■ Directions for this task: Quote only the lines from the top of the listing below down to and including the line with "the walls' faces.".

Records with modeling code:
______________________________
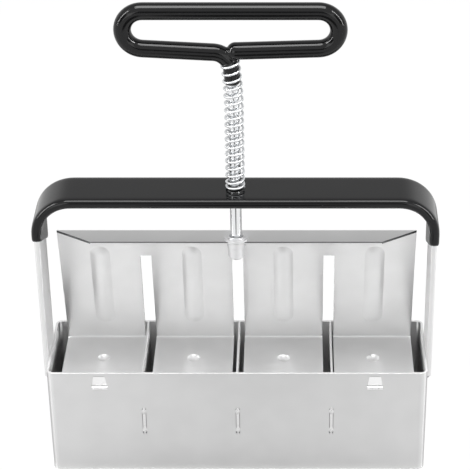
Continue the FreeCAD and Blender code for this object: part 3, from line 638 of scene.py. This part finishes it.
def trimmed_divider(node, press, beads):
    """A divider whose tabs are cut off at the walls' faces.

    Their beads are added to a mesh of their own, and hide the cut ends, which stay open.
    """
    low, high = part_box(node)
    middle = (low.x + high.x) / 2
    work = bmesh.new()
    work.from_mesh(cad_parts[node].data)
    for side in (-1, 1):
        everything = work.verts[:] + work.edges[:] + work.faces[:]
        bmesh.ops.bisect_plane(
            work, geom=everything, plane_co=(0, side * press.face, 0), plane_no=(0, side, 0),
            clear_outer=True,
        )
        add_stake(beads, press, middle, side * press.face)
    return creased_mesh("staked_" + node, work)


def hump(place, top, spread):
    """A smooth hump: 1 at its top, and nearly nothing two spreads away."""
    return math.exp(-(((place - top) / spread) ** 2))


def add_stake(work, press, middle, face):
    """The bead of one tab: a slim bar between two lumps, which flows out into the wall."""
    rings = []
    outward = math.copysign(1.0, face)
    for step in range(press.stake_steps + 1):
        along = 2 * step / press.stake_steps - 1
        lump = hump(abs(along), press.lump_place, press.lump_spread)
        neck = 1 - press.neck_depth * hump(abs(along), press.neck_place, press.neck_spread)
        taper = max(math.sqrt(1 - abs(along) ** END_POWER), END_WIDTH)
        wide = (press.bar_wide + (press.lump_wide - press.bar_wide) * lump) / 2 * taper
        proud = (press.bar_proud * neck + (press.lump_proud - press.bar_proud) * lump) * taper
        outline = [(wide, -BEAD_ROOT), (-wide, -BEAD_ROOT)]
        for turn in range(-CROWN_FACES, CROWN_FACES + 1):
            across = turn / CROWN_FACES
            crown = proud * (1 + math.cos(math.pi * across)) / 2
            outline.append((wide * across, crown - RIM_SUNK))
        height = press.tab_middle + along * press.tab_height / 2
        rings.append([
            work.verts.new((middle + aside, face + outward * out, height))
            for aside, out in outline
        ])
    skin_rings(work, rings)


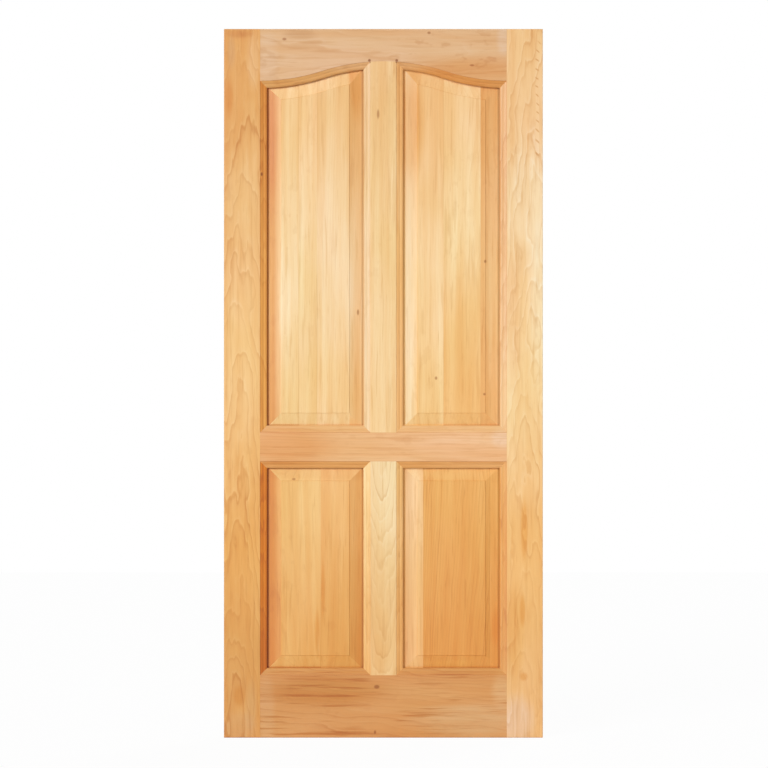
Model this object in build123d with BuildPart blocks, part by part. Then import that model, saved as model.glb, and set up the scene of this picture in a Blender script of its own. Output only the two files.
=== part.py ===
from build123d import *
from math import cos, pi, radians, sin, sqrt
import os

os.makedirs("parts", exist_ok=True)

# A panelled front door leaf in solid softwood. Width runs along X, thickness along Y with the outside
# face towards -Y, and height along Z from the bottom edge. All sizes are in millimetres.

# Leaf
leaf_width = 914.4
leaf_height = 2032.0
leaf_thickness = 44.45
edge_round = 1.5  # rounding of the leaf's upright corners
end_chamfer = 1.0  # chamfer round the leaf's top and bottom ends

# Flat faces of the frame, as seen from the front
stile_face = 103.5
mullion_face = 74.5
bottom_rail_face = 179.0
lock_rail_bottom = 792.4
lock_rail_face = 82.6
top_rail_face = 148.6  # depth of the top rail's face where the arch springs from the stiles
arch_rise = 56.0

# Moulding worked on every inner edge of the frame, and the groove in it that holds the panels
moulding_width = 20.0
quirk = 1.5  # small step down from the face
ovolo_width = 10.0
ovolo_depth = 5.2  # depth of the outer curve's foot below the face
fillet_width = 3.0  # nearly flat strip between the two curves
fillet_fall = 0.3
toe_depth = 9.5  # depth of the inner curve's foot below the face
curve_ease = 1.2  # radius of both curves, over that of a curve with one end level with the face
groove_width = 12.7
groove_depth = 11.0

# Raised panels
tongue_side_play = 0.2  # play between tongue and groove on each side
tongue_flat = 12.6  # flat part of the tongue before the bevel
bevel_reach = 47.0  # from the panel's edge to its raised field
field_thickness = 28.6
field_step = 1.6
field_step_run = 1.1
field_arris = 0.4
stile_gap = 4.5  # room for the panel to swell, at each upright edge
top_gap = 0.5

# Mortise and tenon joints, as thick as the groove
stile_tenon_length = 85.0  # from the stile's moulded edge
mullion_tenon_length = 40.0  # from the rail's moulded edge
tenon_margin = 8.0  # from the rail's or mullion's face edge to its tenon
haunch = 38.0  # from the leaf's top or bottom end to the nearest tenon
bottom_tenon_height = 54.0  # the bottom rail has two tenons at each end
mortise_end_room = 1.5

# Widths of the boards glued into each panel, from left to right. None takes what is left.
upper_left_boards = [96.8, 53.0, None]
upper_right_boards = [None, 106.3, 61.0]
lower_left_boards = [None, 129.0]
lower_right_boards = [63.3, None, 34.3]

# Derived sizes
half_thickness = leaf_thickness / 2
half_width = leaf_width / 2
opening_half = half_width - stile_face  # stile face edge, from the middle of the leaf
mullion_edge = mullion_face / 2
lock_rail_top = lock_rail_bottom + lock_rail_face
arch_spring = leaf_height - top_rail_face
arch_crown = arch_spring + arch_rise
arch_radius = (opening_half**2 + arch_rise**2) / (4 * arch_rise)
arch_angle = 2 * 180 / pi * (arch_rise / opening_half - (arch_rise / opening_half) ** 3 / 3
                             + (arch_rise / opening_half) ** 5 / 5)
groove_floor = moulding_width - groove_depth  # measured from the face edge, like the moulding
tongue_half = groove_width / 2 - tongue_side_play
field_half = field_thickness / 2

overrun = 5.0
setback = 2.0  # each blank stops this short of the face edge, inside its moulded strip


def eased_radius(width, depth):
    # Above 1, the ease keeps the curve falling all the way
    return curve_ease * (width**2 + depth**2) / (2 * depth)


def moulding_outline():
    # Half of the moulding's section: X runs from the face edge into the opening, Y is the thickness
    face = -half_thickness
    foot = (ovolo_width, face + ovolo_depth)
    shelf = (ovolo_width + fillet_width, face + ovolo_depth + fillet_fall)
    toe = (moulding_width, face + toe_depth)
    nose = (moulding_width, -groove_width / 2)
    with BuildLine() as outline:
        Polyline((groove_floor, 0), (-overrun, 0), (-overrun, face), (0, face), (0, face + quirk))
        RadiusArc((0, face + quirk), foot, -eased_radius(ovolo_width, ovolo_depth - quirk))
        Line(foot, shelf)
        RadiusArc(shelf, toe, -eased_radius(toe[0] - shelf[0], toe[1] - shelf[1]))
        Polyline(toe, nose, (groove_floor, -groove_width / 2), (groove_floor, 0))
    return outline.line


def moulding_section(plane):
    with BuildSketch(plane) as section:
        make_face(moulding_outline())
        mirror(about=Plane.XZ)
    return section.sketch


def bevel_section(plane):
    # Section of the cutter that raises a panel: X runs inwards from the panel's edge
    bevel_top = field_half - field_step
    with BuildSketch(plane) as section:
        with BuildLine():
            Polyline(
                (-overrun, tongue_half),
                (tongue_flat, tongue_half),
                (bevel_reach - field_step_run, bevel_top),
                (bevel_reach, field_half - field_arris),
                (bevel_reach + field_arris, field_half),
                (bevel_reach + field_arris, field_half + overrun),
                (-overrun, field_half + overrun),
                close=True,
            )
        make_face()
        mirror(about=Plane.XZ)
    return section.sketch


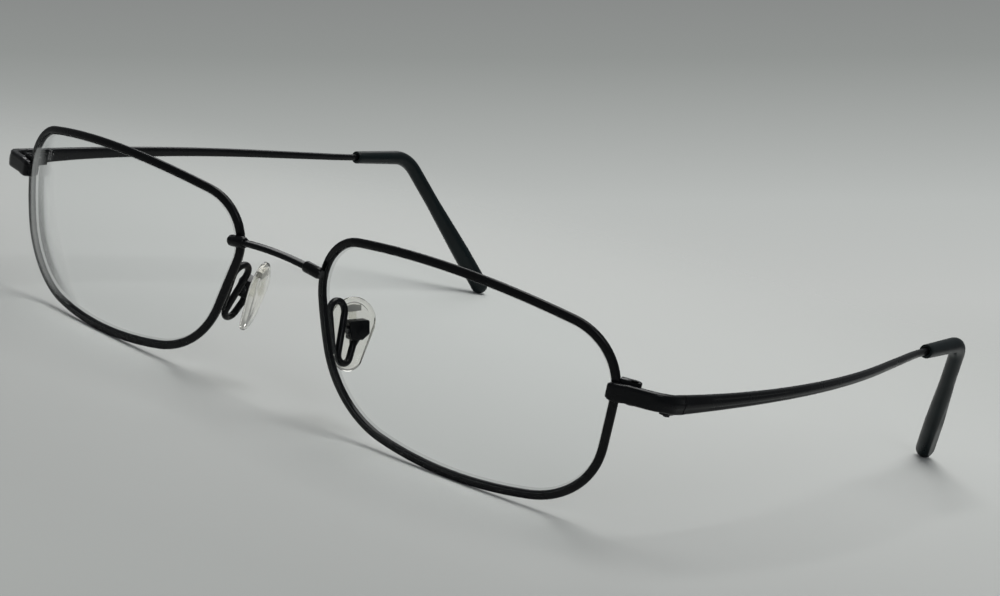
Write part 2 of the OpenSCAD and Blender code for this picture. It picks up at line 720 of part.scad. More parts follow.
module temple_tip(side) {
  color(black_tip) on(side) in_hinge() in_tip() difference() {
    union() {
      tip_rod(tip_front_r, tip_r, tip_lead, tip_round_len);
      in_drop() translate([0, 0, tip_round_len]) rotate_extrude() polygon(concat(
        [[0, 0], [tip_r, 0], [tip_end_r, drop_len - tip_round_len - tip_sleeve_len]],
        [for (k = [0:8]) on_circle([0, drop_len - tip_round_len], tip_end_r, 90 * k / 8)]
      ));
    }
    tip_rod(core_r + running_gap, core_r + running_gap, tip_lead + 1, core_drop + 0.3);
    in_drop() translate([tip_end_r - tip_flat, -2 * tip_end_r, drop_len]) rotate([0, tip_flat_turn, 0])
      translate([0, 0, tip_round_len - drop_len]) cube([tip_end_r, 4 * tip_end_r, drop_len]);
  }
}

// Frame of the drop: +Z down along it from the elbow
module in_drop() {
  rotate([-90 - tip_bend, 0, 0]) children();
}

// Gooseneck: up from the foot on the rim, over, down, round the lower turn and up into the box
module pad_arm(side) {
  color(black) on(side) difference() {
    in_front() translate(foot_at) rotate([0, -arm_plane, 0]) rotate([-arm_angles[0], 0, 0]) union() {
      wire(arm_legs[0], arm_r);
      translate([0, 0, arm_legs[0]]) bend(arm_turn_r, 180 + arm_angles[1] - arm_angles[0], arm_r) {
        wire(arm_legs[1], arm_r);
        translate([0, 0, arm_legs[1]]) mirror([0, 1, 0])
          bend(arm_low_r, 180 + arm_angles[1] - arm_angles[2], arm_r) wire(arm_legs[2], arm_r);
      }
    }
    in_eye() eye_space();
    in_box() box_blank(braze_gap);
  }
}

// Frame of the pad box, which opens towards the nose
module in_box() {
  in_pad() translate([pad_t / 2 + pad_gap + box_d / 2, box_back, box_up]) children();
}

// The box's outside: square in front, cut away at its lower back corner, its other corners eased
module box_blank(grow) {
  w = box_w / 2 + grow;
  h = box_h / 2 + grow;
  rotate([90, 0, 90]) linear_extrude(box_d + 2 * grow, center = true) polygon([
    [-w, box_ease - h], [box_ease - w, -h], [w - box_cut[0], -h], [w, box_cut[1] - h],
    [w, h - box_ease], [w - box_ease, h], [box_ease - w, h], [-w, h - box_ease]
  ]);
}

module pad_box(side) {
  color(black) on(side) in_box() difference() {
    box_blank(0);
    translate([-box_floor, 0, 0]) cube([box_d, box_w - 2 * box_wall, box_h - 2 * box_wall], center = true);
    rotate([90, 0, 0]) cylinder(h = 2 * box_w, r = pad_screw_r + running_gap, center = true);
  }
}

module pad_screw(side) {
  color(steel) on(side) in_box() union() {
    rotate([90, 0, 0]) cylinder(h = box_w + screw_out, r = pad_screw_r, center = true);
    translate([0, -box_w / 2 - braze_gap, 0]) rotate([90, 0, 0]) cylinder(h = pad_head_h, r = pad_head_r);
  }
}

// The pad's neck and the hard core inside it, in the pad's frame
module core_blank(grow) {
  side = neck_w + 2 * grow;
  translate([(pad_t + box_d) / 4, box_back, box_up])
    cube([(pad_t + box_d) / 2 + pad_gap + 2 * grow, side, side], center = true);
  translate([pad_t / 4, box_back, (core_bar_up + box_up) / 2])
    cube([core_t + 2 * grow, side, core_bar_up - box_up + side], center = true);
  translate([pad_t / 4, box_back, core_bar_up])
    cube([core_t + 2 * grow, core_bar[0] + 2 * grow, core_bar[1] + 2 * grow], center = true);
}

// Boss in the box, neck and hard core of the pad
module pad_insert(side) {
  color(clear_pad) on(side) difference() {
    union() {
      in_box() rotate([90, 0, 0]) cylinder(h = box_w - 2 * box_wall - barrel_gap, r = boss_r, center = true);
      in_pad() core_blank(0);
    }
    in_box() rotate([90, 0, 0]) cylinder(h = 2 * box_w, r = pad_screw_r + running_gap, center = true);
  }
}

// Teardrop pad with a crowned face towards the nose
module nose_pad(side) {
  color(clear_pad) on(side) in_pad() difference() {
    intersection() {
      rotate([-pad_tilt, 0, 0]) rotate([90, 0, 90]) linear_extrude(pad_t, center = true) polygon(pad_outline());
      translate([pad_crown_r - pad_t / 2, 0, 0]) sphere(pad_crown_r, $fn = 120);
    }
    core_blank(braze_gap);
  }
}

// A wide round top and a narrow round end below it, joined by straight sides
function pad_outline() =
  let (
    top_r = pad_w / 2,
    top = pad_h / 2 - top_r,
    low = pad_low_r - pad_h / 2,
    lift = asin((top_r - pad_low_r) / (top - low))
  ) concat(
    [for (k = [0:24]) on_circle([0, top], top_r, -lift + (180 + 2 * lift) * k / 24)],
    [for (k = [0:18]) on_circle([0, low], pad_low_r, 180 + lift + (180 - 2 * lift) * k / 18)]
  );

rim("left");  // rim_left
rim("right");  // rim_right
lens("left");  // lens_left
lens("right");  // lens_right
lock_upper("left");  // lock_upper_left
lock_upper("right");  // lock_upper_right
lock_lower("left");  // lock_lower_left
lock_lower("right");  // lock_lower_right
lock_screw("left");  // lock_screw_left
lock_screw("right");  // lock_screw_right
bridge_bar();
bridge_collar("left");  // bridge_collar_left
bridge_collar("right");  // bridge_collar_right
end_piece("left");  // end_piece_left
end_piece("right");  // end_piece_right
hinge_front("left");  // hinge_front_left
hinge_front("right");  // hinge_front_right
hinge_screw("left");  // hinge_screw_left
hinge_screw("right");  // hinge_screw_right
hinge_temple("left");  // hinge_temple_left
hinge_temple("right");  // hinge_temple_right
temple("left");  // temple_left
temple("right");  // temple_right
temple_tip("left");  // temple_tip_left
temple_tip("right");  // temple_tip_right
pad_arm("left");  // pad_arm_left
pad_arm("right");  // pad_arm_right
pad_box("left");  // pad_box_left
pad_box("right");  // pad_box_right
pad_screw("left");  // pad_screw_left
pad_screw("right");  // pad_screw_right
pad_insert("left");  // pad_insert_left
pad_insert("right");  // pad_insert_right
nose_pad("left");  // nose_pad_left
nose_pad("right");  // nose_pad_right
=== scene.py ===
"""Rectangular wire-rim eyeglasses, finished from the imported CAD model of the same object."""

import json
from math import asin, atan2, cos, degrees, radians, sin, sqrt, tan

import bmesh
import bpy
from bpy.props import FloatProperty, FloatVectorProperty, PointerProperty
from mathutils import Matrix, Vector


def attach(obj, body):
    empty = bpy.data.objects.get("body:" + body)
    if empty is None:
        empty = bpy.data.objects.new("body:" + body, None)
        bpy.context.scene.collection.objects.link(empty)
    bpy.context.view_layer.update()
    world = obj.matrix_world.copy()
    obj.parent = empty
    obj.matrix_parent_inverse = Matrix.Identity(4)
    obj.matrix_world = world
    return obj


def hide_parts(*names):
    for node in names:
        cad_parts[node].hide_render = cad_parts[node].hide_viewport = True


bl_info = {
    "name": "Rectangular Wire Eyeglasses",
    "version": (1, 0, 0),
    "blender": (4, 5, 0),
    "location": "View3D > Sidebar > Eyeglasses",
    "description": "Finishes the pieces of a pair of rectangular wire-rim eyeglasses",
    "category": "Add Mesh",
}

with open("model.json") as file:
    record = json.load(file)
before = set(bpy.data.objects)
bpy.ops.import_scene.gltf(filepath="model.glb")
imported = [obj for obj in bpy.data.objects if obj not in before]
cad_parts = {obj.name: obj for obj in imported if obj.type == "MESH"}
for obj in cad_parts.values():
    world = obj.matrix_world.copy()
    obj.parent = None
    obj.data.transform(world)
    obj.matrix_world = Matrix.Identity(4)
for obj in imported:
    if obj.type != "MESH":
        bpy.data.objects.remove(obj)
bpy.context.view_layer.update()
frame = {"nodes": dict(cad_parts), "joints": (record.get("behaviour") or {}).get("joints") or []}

MM = 0.001
# The sides, with the sign of X on each; shapes are made on the left one and mirrored
SIDES = {"left": 1, "right": -1}

# Lengths are in mm and angles in degrees from here to the floor

# Eye: sharp corners, radii of the sides between them, rounding of the corners, the sphere that it lies on, how
# far each rim is turned and tilted, the eyewire's rounded edges, and the gap between pieces that run or fit
CORNERS = [(27.1, 11.2), (-28.7, 12.3), (-20.7, -12.6), (24.5, -14.0)]
SIDE_R = [91.0, 165.0, 88.0, 118.0]
CORNER_R = [10.0, 8.5, 16.2, 12.2]
BASE_R = 75.0
RIM_WRAP = 4.8
RIM_TILT = 11.9
RIM_EDGE = 0.42
RUNNING_GAP = 0.03

# Lens: depth of its middle behind the wire's, its eased front and back, and the bevel's height and half width
LENS_BACK = 0.1
FRONT_EASE, BACK_EASE = 0.12, 0.15
BEVEL, BEVEL_HALF = 0.45, 0.3
# A face of the lens that leans further than this cosine from the base sphere is part of its ground edge
EDGE_LEAN = 0.85

# Bridge: the depth of its bar, and the height, depth and place of its ridge, are shares of the panel's sizes
BRIDGE_UP = 8.5
BRIDGE_BACK = 1.3
BRIDGE_ARCH = 62.0
BRIDGE_SHORT = 1.55
BRIDGE_T, BRIDGE_EDGE = 0.75, 0.4
RIDGE_H, RIDGE_T, RIDGE_OUT, RIDGE_EDGE = 0.45, 0.6, 0.2, 0.16
COLLAR_LEN = 2.8

# End piece, rim lock and hinge, whose place is measured from the middle between the rims
END_T = 1.5
END_H = 2.75
END_WAIST = 2.74
END_STEP = 0.1
END_RISE = 0.25
END_SINK = 0.35
END_BEND_R = 3.7
END_TURN = 60.5
END_PAST_RIM = 1.0
END_EDGE = 0.38
END_ROUND = 0.35
FAR_FRONT = -99.0
SPLIT_AT = 0.2
SPLIT_GAP = 0.1
HINGE_X = 70.392
HINGE_BACK = 10.875
HINGE_UP = 5.8
AXIS_IN = 1.73
SEAM_BACK = 0.8
SEAM_EASE, EASED = 0.12, 0.14
BARREL_SPAN = (-1.8, 0.75)
LOCK_SPAN = (-1.1, 9.0)
LOCK_LIFT = (1.0, 0.35)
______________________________
■ Complete output:
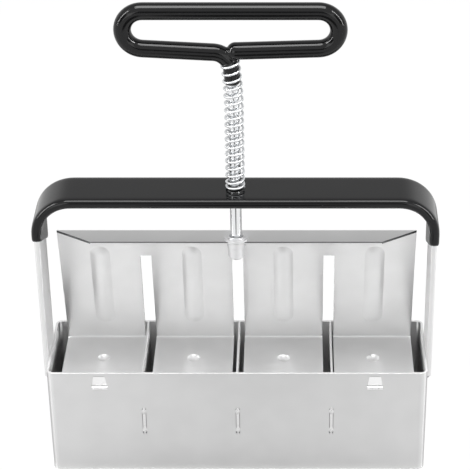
Continue the FreeCAD and Blender code for this object: part 3, from line 638 of scene.py. This part finishes it.
def trimmed_divider(node, press, beads):
    """A divider whose tabs are cut off at the walls' faces.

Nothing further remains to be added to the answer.